WHAT TO PRODUCE »
Quote verbatim the span of lines that begins the listing below and closes with the line containing "a size changes.".

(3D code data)
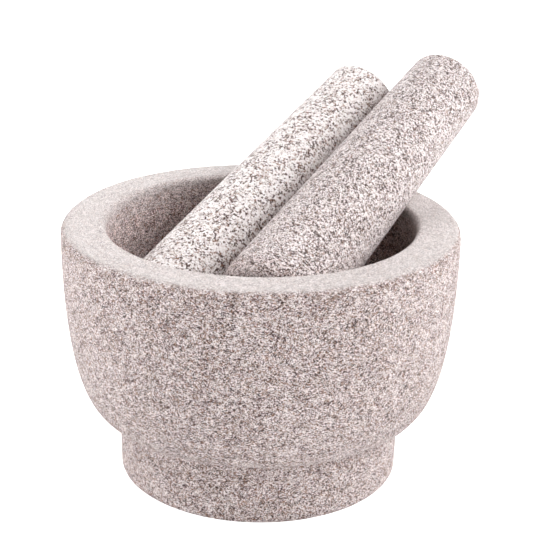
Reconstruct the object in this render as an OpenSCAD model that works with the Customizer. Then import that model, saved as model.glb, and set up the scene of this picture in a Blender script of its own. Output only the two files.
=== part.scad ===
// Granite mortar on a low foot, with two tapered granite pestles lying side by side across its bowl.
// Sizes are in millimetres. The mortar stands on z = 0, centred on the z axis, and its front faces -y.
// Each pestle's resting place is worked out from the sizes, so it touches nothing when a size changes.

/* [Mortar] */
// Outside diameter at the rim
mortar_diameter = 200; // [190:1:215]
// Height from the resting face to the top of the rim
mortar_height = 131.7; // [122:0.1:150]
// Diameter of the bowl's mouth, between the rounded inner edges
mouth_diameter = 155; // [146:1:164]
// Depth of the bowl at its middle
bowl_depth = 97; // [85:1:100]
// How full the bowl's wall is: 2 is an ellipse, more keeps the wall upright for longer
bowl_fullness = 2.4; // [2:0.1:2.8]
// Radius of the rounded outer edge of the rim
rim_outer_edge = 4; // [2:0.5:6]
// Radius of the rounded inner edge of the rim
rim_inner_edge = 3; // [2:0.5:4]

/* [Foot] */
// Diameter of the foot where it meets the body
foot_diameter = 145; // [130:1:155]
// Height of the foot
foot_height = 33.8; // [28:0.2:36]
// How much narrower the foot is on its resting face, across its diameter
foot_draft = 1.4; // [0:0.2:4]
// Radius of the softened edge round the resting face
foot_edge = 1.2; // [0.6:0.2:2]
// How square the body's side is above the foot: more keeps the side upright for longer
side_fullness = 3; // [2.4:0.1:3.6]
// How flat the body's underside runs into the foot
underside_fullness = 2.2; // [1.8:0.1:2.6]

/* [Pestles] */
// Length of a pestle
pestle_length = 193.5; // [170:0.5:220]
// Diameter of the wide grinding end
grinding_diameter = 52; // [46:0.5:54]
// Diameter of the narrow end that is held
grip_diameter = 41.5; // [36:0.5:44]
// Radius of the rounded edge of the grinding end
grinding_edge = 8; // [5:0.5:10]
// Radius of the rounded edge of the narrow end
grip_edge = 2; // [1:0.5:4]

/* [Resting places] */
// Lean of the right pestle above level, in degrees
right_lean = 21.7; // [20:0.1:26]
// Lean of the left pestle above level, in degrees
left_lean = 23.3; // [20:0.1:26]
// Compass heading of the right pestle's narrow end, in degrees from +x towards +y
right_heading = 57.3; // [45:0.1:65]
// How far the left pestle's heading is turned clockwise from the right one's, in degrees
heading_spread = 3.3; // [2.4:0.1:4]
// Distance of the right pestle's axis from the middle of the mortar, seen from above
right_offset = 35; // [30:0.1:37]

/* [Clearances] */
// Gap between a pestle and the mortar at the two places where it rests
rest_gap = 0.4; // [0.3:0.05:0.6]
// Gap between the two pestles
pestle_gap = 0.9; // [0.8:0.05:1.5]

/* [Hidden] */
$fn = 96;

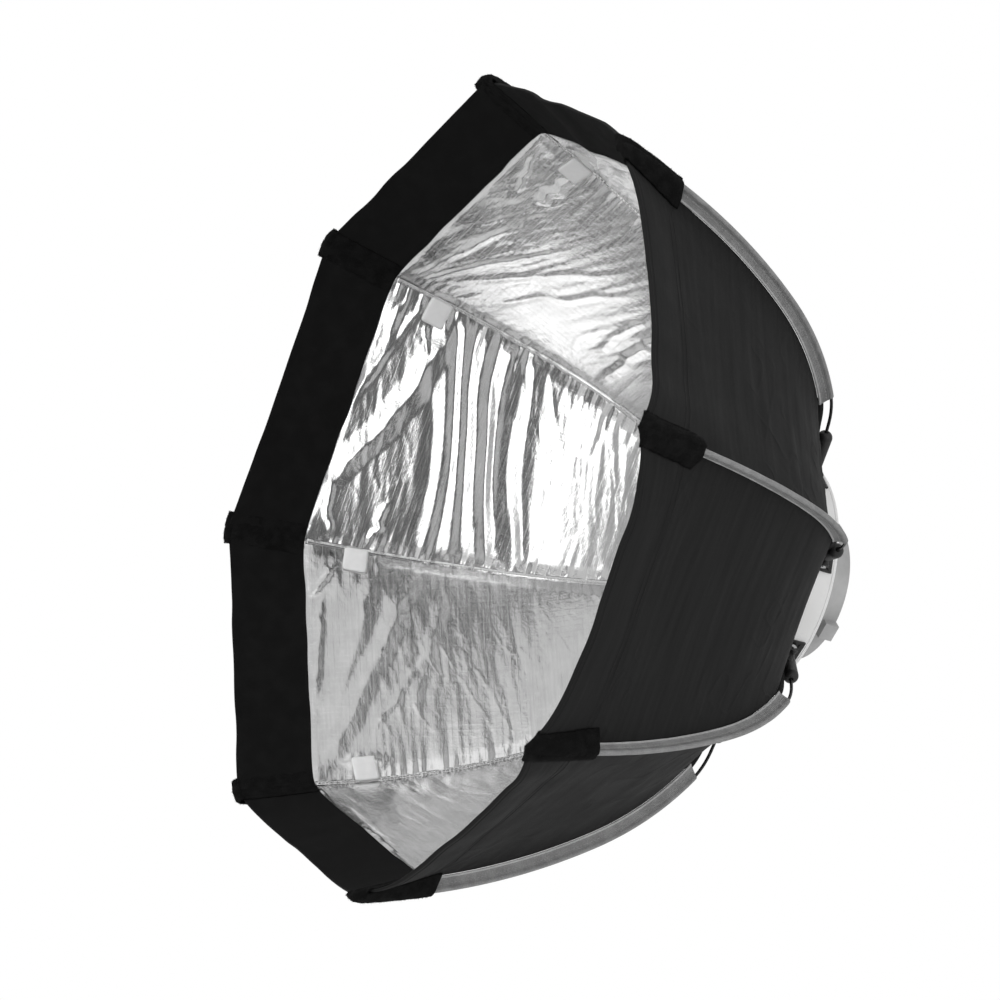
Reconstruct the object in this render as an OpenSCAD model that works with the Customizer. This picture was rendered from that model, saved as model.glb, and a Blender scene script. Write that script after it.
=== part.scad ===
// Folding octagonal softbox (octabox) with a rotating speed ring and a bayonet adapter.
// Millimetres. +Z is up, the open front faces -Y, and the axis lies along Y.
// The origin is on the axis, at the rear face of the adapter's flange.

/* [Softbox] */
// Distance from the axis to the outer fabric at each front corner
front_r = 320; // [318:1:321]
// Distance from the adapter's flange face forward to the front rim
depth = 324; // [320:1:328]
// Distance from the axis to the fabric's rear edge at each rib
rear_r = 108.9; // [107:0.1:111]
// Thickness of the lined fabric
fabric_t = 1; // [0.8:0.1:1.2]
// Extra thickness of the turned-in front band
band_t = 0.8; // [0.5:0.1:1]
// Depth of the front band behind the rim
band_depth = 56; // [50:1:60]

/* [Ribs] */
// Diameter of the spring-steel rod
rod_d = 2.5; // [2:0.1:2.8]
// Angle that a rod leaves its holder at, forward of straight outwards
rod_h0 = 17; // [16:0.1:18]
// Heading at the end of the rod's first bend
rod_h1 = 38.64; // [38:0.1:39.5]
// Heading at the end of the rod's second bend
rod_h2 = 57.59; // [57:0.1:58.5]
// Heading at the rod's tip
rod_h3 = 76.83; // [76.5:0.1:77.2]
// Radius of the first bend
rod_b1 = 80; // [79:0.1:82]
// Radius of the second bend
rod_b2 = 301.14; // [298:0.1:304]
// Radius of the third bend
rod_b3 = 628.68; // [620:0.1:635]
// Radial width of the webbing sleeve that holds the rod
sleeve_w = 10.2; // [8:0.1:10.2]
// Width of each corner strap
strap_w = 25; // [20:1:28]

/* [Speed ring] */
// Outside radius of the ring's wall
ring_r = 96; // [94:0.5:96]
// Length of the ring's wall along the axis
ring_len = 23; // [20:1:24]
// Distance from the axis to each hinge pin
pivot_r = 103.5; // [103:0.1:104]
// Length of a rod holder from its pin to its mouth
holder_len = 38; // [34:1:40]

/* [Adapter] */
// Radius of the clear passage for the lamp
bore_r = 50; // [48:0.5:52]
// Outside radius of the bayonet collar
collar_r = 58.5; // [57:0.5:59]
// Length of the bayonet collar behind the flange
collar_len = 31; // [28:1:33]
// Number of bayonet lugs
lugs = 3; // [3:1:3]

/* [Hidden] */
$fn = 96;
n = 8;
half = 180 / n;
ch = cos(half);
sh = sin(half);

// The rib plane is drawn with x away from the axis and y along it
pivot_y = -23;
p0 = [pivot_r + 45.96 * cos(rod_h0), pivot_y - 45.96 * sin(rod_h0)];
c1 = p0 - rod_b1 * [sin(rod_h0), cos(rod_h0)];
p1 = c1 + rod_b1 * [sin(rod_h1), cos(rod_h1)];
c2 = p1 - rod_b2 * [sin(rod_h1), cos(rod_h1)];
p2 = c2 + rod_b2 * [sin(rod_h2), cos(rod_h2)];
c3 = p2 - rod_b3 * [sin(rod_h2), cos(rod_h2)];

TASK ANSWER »
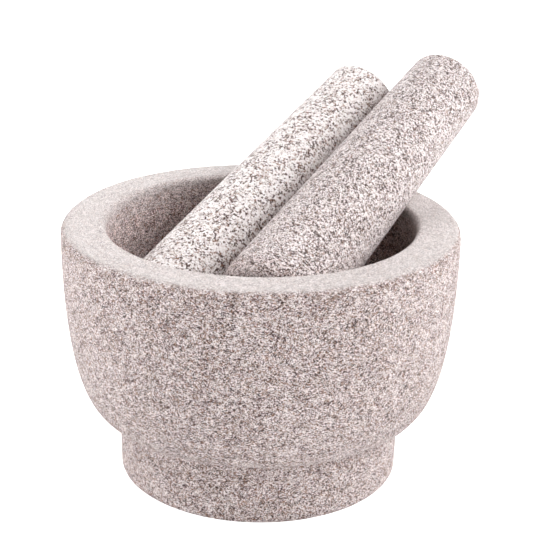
Reconstruct the object in this render as an OpenSCAD model that works with the Customizer. Then import that model, saved as model.glb, and set up the scene of this picture in a Blender script of its own. Output only the two files.
=== part.scad ===
// Granite mortar on a low foot, with two tapered granite pestles lying side by side across its bowl.
// Sizes are in millimetres. The mortar stands on z = 0, centred on the z axis, and its front faces -y.
// Each pestle's resting place is worked out from the sizes, so it touches nothing when a size changes.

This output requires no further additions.